> **Stated exercise**: Copy out all of the material exactly.
---+---
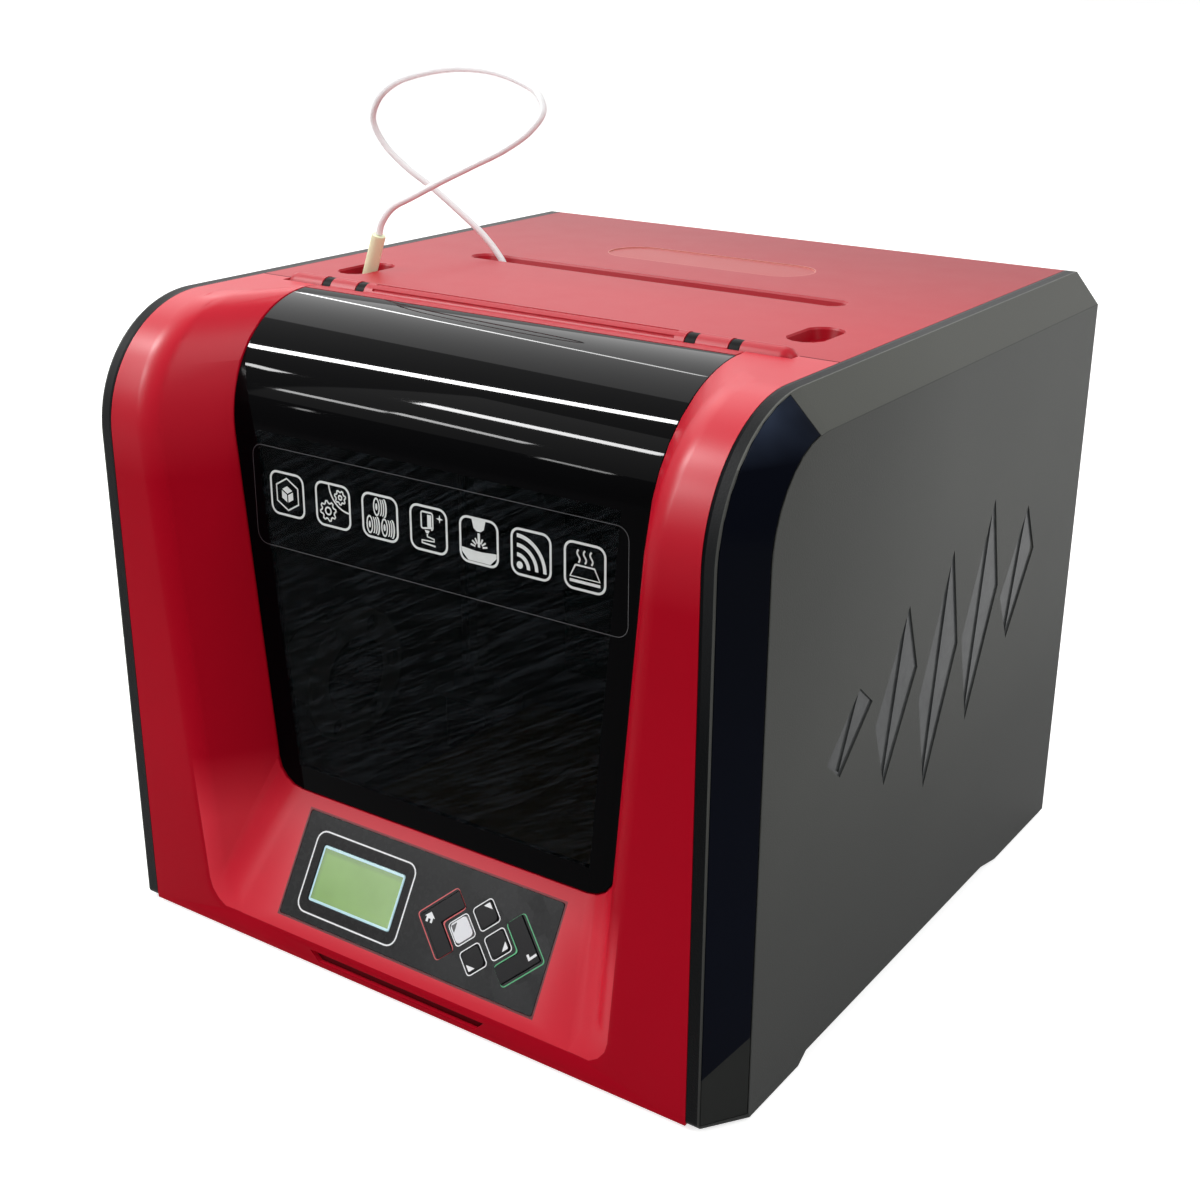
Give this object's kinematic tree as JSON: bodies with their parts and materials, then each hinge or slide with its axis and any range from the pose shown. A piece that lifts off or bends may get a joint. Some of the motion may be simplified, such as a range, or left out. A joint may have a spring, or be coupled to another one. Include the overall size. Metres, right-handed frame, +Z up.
{
  "type": "desktop 3d printer",
  "caption": "Enclosed desktop filament printer with a lifting smoked door, moving bed, lifting gantry, sloping key panel and looped guide tube",
  "frame": {"origin": "middle of the machine's footprint, at the surface its feet stand on, the guide tube left out", "axes": "+X across the machine to the right seen from its front, +Y to its rear, +Z up"},
  "size_m": [0.42, 0.415, 0.4764],
  "materials": {
    "red_plastic": "satin moulded plastic, glossier on the top",
    "dark_panel": "fine-grained matt moulded plastic",
    "gloss_trim": "high gloss",
    "smoked_glass": "smoked, glossy",
    "black_plastic": "satin",
    "overlay": "satin film",
    "display": "lit behind a clear cover",
    "chassis_metal": "satin",
    "rubber": "matt",
    "motor": "satin black",
    "steel": "ground and polished",
    "aluminium": "machined",
    "brass": "machined",
    "bed_tape": "matt film",
    "tan_plastic": "satin",
    "white_tube": "satin",
    "grey_plastic": "satin",
    "circuit_board": "satin"
  },
  "bodies": {
    "machine": {"front_shell": "red_plastic", "top_cover": "red_plastic", "side_panel_right": "dark_panel", "side_panel_left": "dark_panel", "side_trim_right": "gloss_trim", "side_trim_left": "gloss_trim", "chassis": "chassis_metal", "rear_cover": "black_plastic", "foot_front_right": "rubber", "foot_front_left": "rubber", "foot_rear_right": "rubber", "foot_rear_left": "rubber", "hinge_pin_right": "black_plastic", "hinge_pin_left": "black_plastic", "control_overlay": "overlay", "display_module": "display", "z_motor_right": "motor", "z_motor_left": "motor", "z_rod_right": "steel", "z_rod_left": "steel", "y_rod_right": "steel", "y_rod_left": "steel", "y_motor": "motor", "y_belt": "rubber", "spool_bracket": "black_plastic", "feeder_housing": "black_plastic", "tube_fitting": "tan_plastic", "guide_tube": "white_tube", "power_supply": "chassis_metal", "main_board": "circuit_board", "power_inlet": "black_plastic"},
    "door": {"door_window": "smoked_glass", "door_top_rail": "red_plastic"},
    "gantry": {"x_end_right": "black_plastic", "x_end_left": "black_plastic", "x_rod_upper": "steel", "x_rod_lower": "steel", "x_motor": "motor", "x_belt": "rubber"},
    "head": {"x_carriage": "black_plastic", "head_housing": "black_plastic", "nozzle": "brass", "head_tube": "white_tube"},
    "cross_pulley": {"x_pulley": "aluminium"},
    "fan_rotor": {"head_fan": "black_plastic"},
    "lift_screw_right": {"z_screw_right": "steel"},
    "lift_screw_left": {"z_screw_left": "steel"},
    "bed": {"bed_carriage": "aluminium", "heated_bed": "aluminium", "print_surface": "bed_tape"},
    "bed_pulley": {"y_pulley": "aluminium"},
    "spool": {"spool_hub": "grey_plastic"},
    "rocker": {"power_rocker": "black_plastic"},
    "key_home_cap": {"key_home": "overlay"},
    "key_left_cap": {"key_left": "overlay"},
    "key_up_cap": {"key_up": "overlay"},
    "key_right_cap": {"key_right": "overlay"},
    "key_down_cap": {"key_down": "overlay"},
    "key_enter_cap": {"key_enter": "overlay"}
  },
  "joints": [
    {"name": "door_hinge", "type": "hinge", "parent": "machine", "child": "door", "pos_m": [0, -0.0865, 0.3575], "axis": [-1, 0, 0], "range_deg": [0, 100]},
    {"name": "gantry_lift", "type": "slide", "parent": "machine", "child": "gantry", "axis": [0, 0, 1], "range_m": [-0.149, 0]},
    {"name": "head_travel", "type": "slide", "parent": "gantry", "child": "head", "axis": [1, 0, 0], "range_m": [0, 0.208]},
    {"name": "cross_pulley_spin", "type": "hinge", "parent": "gantry", "child": "cross_pulley", "pos_m": [-0.158, 0.0905, 0.2645], "axis": [0, 1, 0], "continuous": true},
    {"name": "fan_spin", "type": "hinge", "parent": "head", "child": "fan_rotor", "pos_m": [-0.104, 0.0215, 0.2725], "axis": [0, 1, 0], "continuous": true},
    {"name": "lift_screw_right_spin", "type": "hinge", "parent": "machine", "child": "lift_screw_right", "pos_m": [0.153, 0.0665, 0.2025], "axis": [0, 0, 1], "continuous": true},
    {"name": "lift_screw_left_spin", "type": "hinge", "parent": "machine", "child": "lift_screw_left", "pos_m": [-0.153, 0.0665, 0.2025], "axis": [0, 0, 1], "continuous": true},
    {"name": "bed_travel", "type": "slide", "parent": "machine", "child": "bed", "axis": [0, 1, 0], "range_m": [-0.01, 0.15]},
    {"name": "bed_pulley_spin", "type": "hinge", "parent": "machine", "child": "bed_pulley", "pos_m": [0, 0.1795, 0.0295], "axis": [1, 0, 0], "continuous": true},
    {"name": "spool_spin", "type": "hinge", "parent": "machine", "child": "spool", "pos_m": [-0.15, -0.0785, 0.1145], "axis": [1, 0, 0], "continuous": true},
    {"name": "power_switch", "type": "hinge", "parent": "machine", "child": "rocker", "pos_m": [0.117, 0.2005, 0.0985], "axis": [1, 0, 0], "range_deg": [0, 14]},
    {"name": "key_home_press", "type": "slide", "parent": "machine", "child": "key_home_cap", "axis": [0, 0.8619, -0.507], "range_m": [0, 0.0008], "stiffness_N_per_m": 300, "springref_m": -0.002},
    {"name": "key_left_press", "type": "slide", "parent": "machine", "child": "key_left_cap", "axis": [0, 0.8619, -0.507], "range_m": [0, 0.0008], "stiffness_N_per_m": 300, "springref_m": -0.002},
    {"name": "key_up_press", "type": "slide", "parent": "machine", "child": "key_up_cap", "axis": [0, 0.8619, -0.507], "range_m": [0, 0.0008], "stiffness_N_per_m": 300, "springref_m": -0.002},
    {"name": "key_right_press", "type": "slide", "parent": "machine", "child": "key_right_cap", "axis": [0, 0.8619, -0.507], "range_m": [0, 0.0008], "stiffness_N_per_m": 300, "springref_m": -0.002},
    {"name": "key_down_press", "type": "slide", "parent": "machine", "child": "key_down_cap", "axis": [0, 0.8619, -0.507], "range_m": [0, 0.0008], "stiffness_N_per_m": 300, "springref_m": -0.002},
    {"name": "key_enter_press", "type": "slide", "parent": "machine", "child": "key_enter_cap", "axis": [0, 0.8619, -0.507], "range_m": [0, 0.0008], "stiffness_N_per_m": 300, "springref_m": -0.002}
  ],
  "couplings": [
    {"joint": "cross_pulley_spin", "follows": "head_travel", "rad_per_m": -141.8},
    {"joint": "bed_pulley_spin", "follows": "bed_travel", "rad_per_m": -141.8},
    {"joint": "lift_screw_right_spin", "follows": "gantry_lift", "rad_per_m": 785.4},
    {"joint": "lift_screw_left_spin", "follows": "gantry_lift", "rad_per_m": 785.4}
  ]
}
---+---
> **Result of the task**:
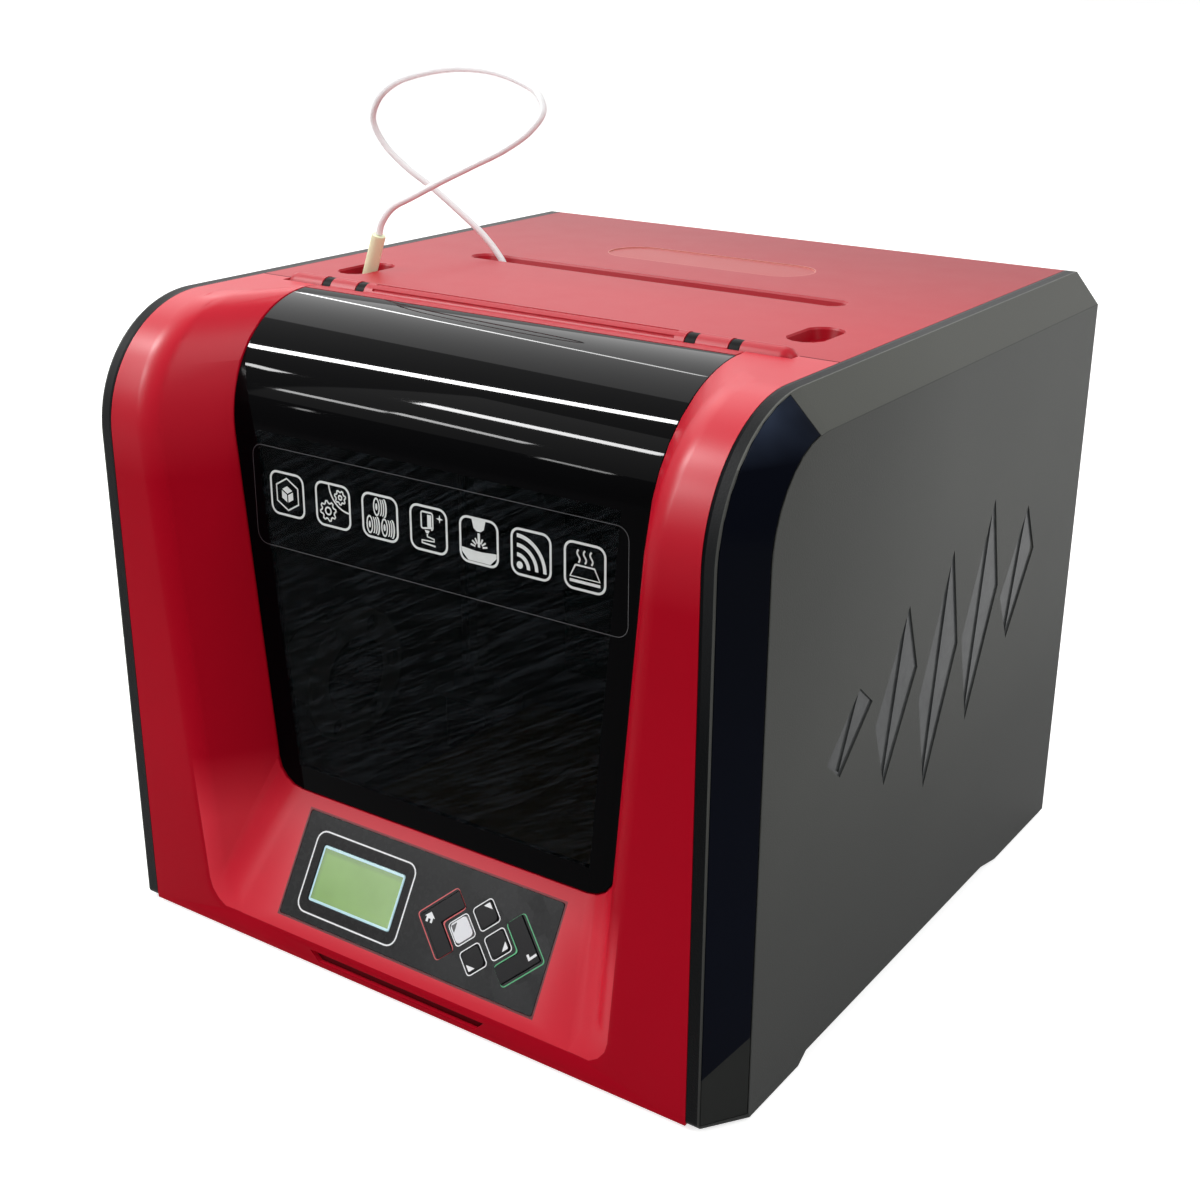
Give this object's kinematic tree as JSON: bodies with their parts and materials, then each hinge or slide with its axis and any range from the pose shown. A piece that lifts off or bends may get a joint. Some of the motion may be simplified, such as a range, or left out. A joint may have a spring, or be coupled to another one. Include the overall size. Metres, right-handed frame, +Z up.
{
  "type": "desktop 3d printer",
  "caption": "Enclosed desktop filament printer with a lifting smoked door, moving bed, lifting gantry, sloping key panel and looped guide tube",
  "frame": {"origin": "middle of the machine's footprint, at the surface its feet stand on, the guide tube left out", "axes": "+X across the machine to the right seen from its front, +Y to its rear, +Z up"},
  "size_m": [0.42, 0.415, 0.4764],
  "materials": {
    "red_plastic": "satin moulded plastic, glossier on the top",
    "dark_panel": "fine-grained matt moulded plastic",
    "gloss_trim": "high gloss",
    "smoked_glass": "smoked, glossy",
    "black_plastic": "satin",
    "overlay": "satin film",
    "display": "lit behind a clear cover",
    "chassis_metal": "satin",
    "rubber": "matt",
    "motor": "satin black",
    "steel": "ground and polished",
    "aluminium": "machined",
    "brass": "machined",
    "bed_tape": "matt film",
    "tan_plastic": "satin",
    "white_tube": "satin",
    "grey_plastic": "satin",
    "circuit_board": "satin"
  },
  "bodies": {
    "machine": {"front_shell": "red_plastic", "top_cover": "red_plastic", "side_panel_right": "dark_panel", "side_panel_left": "dark_panel", "side_trim_right": "gloss_trim", "side_trim_left": "gloss_trim", "chassis": "chassis_metal", "rear_cover": "black_plastic", "foot_front_right": "rubber", "foot_front_left": "rubber", "foot_rear_right": "rubber", "foot_rear_left": "rubber", "hinge_pin_right": "black_plastic", "hinge_pin_left": "black_plastic", "control_overlay": "overlay", "display_module": "display", "z_motor_right": "motor", "z_motor_left": "motor", "z_rod_right": "steel", "z_rod_left": "steel", "y_rod_right": "steel", "y_rod_left": "steel", "y_motor": "motor", "y_belt": "rubber", "spool_bracket": "black_plastic", "feeder_housing": "black_plastic", "tube_fitting": "tan_plastic", "guide_tube": "white_tube", "power_supply": "chassis_metal", "main_board": "circuit_board", "power_inlet": "black_plastic"},
    "door": {"door_window": "smoked_glass", "door_top_rail": "red_plastic"},
    "gantry": {"x_end_right": "black_plastic", "x_end_left": "black_plastic", "x_rod_upper": "steel", "x_rod_lower": "steel", "x_motor": "motor", "x_belt": "rubber"},
    "head": {"x_carriage": "black_plastic", "head_housing": "black_plastic", "nozzle": "brass", "head_tube": "white_tube"},
    "cross_pulley": {"x_pulley": "aluminium"},
    "fan_rotor": {"head_fan": "black_plastic"},
    "lift_screw_right": {"z_screw_right": "steel"},
    "lift_screw_left": {"z_screw_left": "steel"},
    "bed": {"bed_carriage": "aluminium", "heated_bed": "aluminium", "print_surface": "bed_tape"},
    "bed_pulley": {"y_pulley": "aluminium"},
    "spool": {"spool_hub": "grey_plastic"},
    "rocker": {"power_rocker": "black_plastic"},
    "key_home_cap": {"key_home": "overlay"},
    "key_left_cap": {"key_left": "overlay"},
    "key_up_cap": {"key_up": "overlay"},
    "key_right_cap": {"key_right": "overlay"},
    "key_down_cap": {"key_down": "overlay"},
    "key_enter_cap": {"key_enter": "overlay"}
  },
  "joints": [
    {"name": "door_hinge", "type": "hinge", "parent": "machine", "child": "door", "pos_m": [0, -0.0865, 0.3575], "axis": [-1, 0, 0], "range_deg": [0, 100]},
    {"name": "gantry_lift", "type": "slide", "parent": "machine", "child": "gantry", "axis": [0, 0, 1], "range_m": [-0.149, 0]},
    {"name": "head_travel", "type": "slide", "parent": "gantry", "child": "head", "axis": [1, 0, 0], "range_m": [0, 0.208]},
    {"name": "cross_pulley_spin", "type": "hinge", "parent": "gantry", "child": "cross_pulley", "pos_m": [-0.158, 0.0905, 0.2645], "axis": [0, 1, 0], "continuous": true},
    {"name": "fan_spin", "type": "hinge", "parent": "head", "child": "fan_rotor", "pos_m": [-0.104, 0.0215, 0.2725], "axis": [0, 1, 0], "continuous": true},
    {"name": "lift_screw_right_spin", "type": "hinge", "parent": "machine", "child": "lift_screw_right", "pos_m": [0.153, 0.0665, 0.2025], "axis": [0, 0, 1], "continuous": true},
    {"name": "lift_screw_left_spin", "type": "hinge", "parent": "machine", "child": "lift_screw_left", "pos_m": [-0.153, 0.0665, 0.2025], "axis": [0, 0, 1], "continuous": true},
    {"name": "bed_travel", "type": "slide", "parent": "machine", "child": "bed", "axis": [0, 1, 0], "range_m": [-0.01, 0.15]},
    {"name": "bed_pulley_spin", "type": "hinge", "parent": "machine", "child": "bed_pulley", "pos_m": [0, 0.1795, 0.0295], "axis": [1, 0, 0], "continuous": true},
    {"name": "spool_spin", "type": "hinge", "parent": "machine", "child": "spool", "pos_m": [-0.15, -0.0785, 0.1145], "axis": [1, 0, 0], "continuous": true},
    {"name": "power_switch", "type": "hinge", "parent": "machine", "child": "rocker", "pos_m": [0.117, 0.2005, 0.0985], "axis": [1, 0, 0], "range_deg": [0, 14]},
    {"name": "key_home_press", "type": "slide", "parent": "machine", "child": "key_home_cap", "axis": [0, 0.8619, -0.507], "range_m": [0, 0.0008], "stiffness_N_per_m": 300, "springref_m": -0.002},
    {"name": "key_left_press", "type": "slide", "parent": "machine", "child": "key_left_cap", "axis": [0, 0.8619, -0.507], "range_m": [0, 0.0008], "stiffness_N_per_m": 300, "springref_m": -0.002},
    {"name": "key_up_press", "type": "slide", "parent": "machine", "child": "key_up_cap", "axis": [0, 0.8619, -0.507], "range_m": [0, 0.0008], "stiffness_N_per_m": 300, "springref_m": -0.002},
    {"name": "key_right_press", "type": "slide", "parent": "machine", "child": "key_right_cap", "axis": [0, 0.8619, -0.507], "range_m": [0, 0.0008], "stiffness_N_per_m": 300, "springref_m": -0.002},
    {"name": "key_down_press", "type": "slide", "parent": "machine", "child": "key_down_cap", "axis": [0, 0.8619, -0.507], "range_m": [0, 0.0008], "stiffness_N_per_m": 300, "springref_m": -0.002},
    {"name": "key_enter_press", "type": "slide", "parent": "machine", "child": "key_enter_cap", "axis": [0, 0.8619, -0.507], "range_m": [0, 0.0008], "stiffness_N_per_m": 300, "springref_m": -0.002}
  ],
  "couplings": [
    {"joint": "cross_pulley_spin", "follows": "head_travel", "rad_per_m": -141.8},
    {"joint": "bed_pulley_spin", "follows": "bed_travel", "rad_per_m": -141.8},
    {"joint": "lift_screw_right_spin", "follows": "gantry_lift", "rad_per_m": 785.4},
    {"joint": "lift_screw_left_spin", "follows": "gantry_lift", "rad_per_m": 785.4}
  ]
}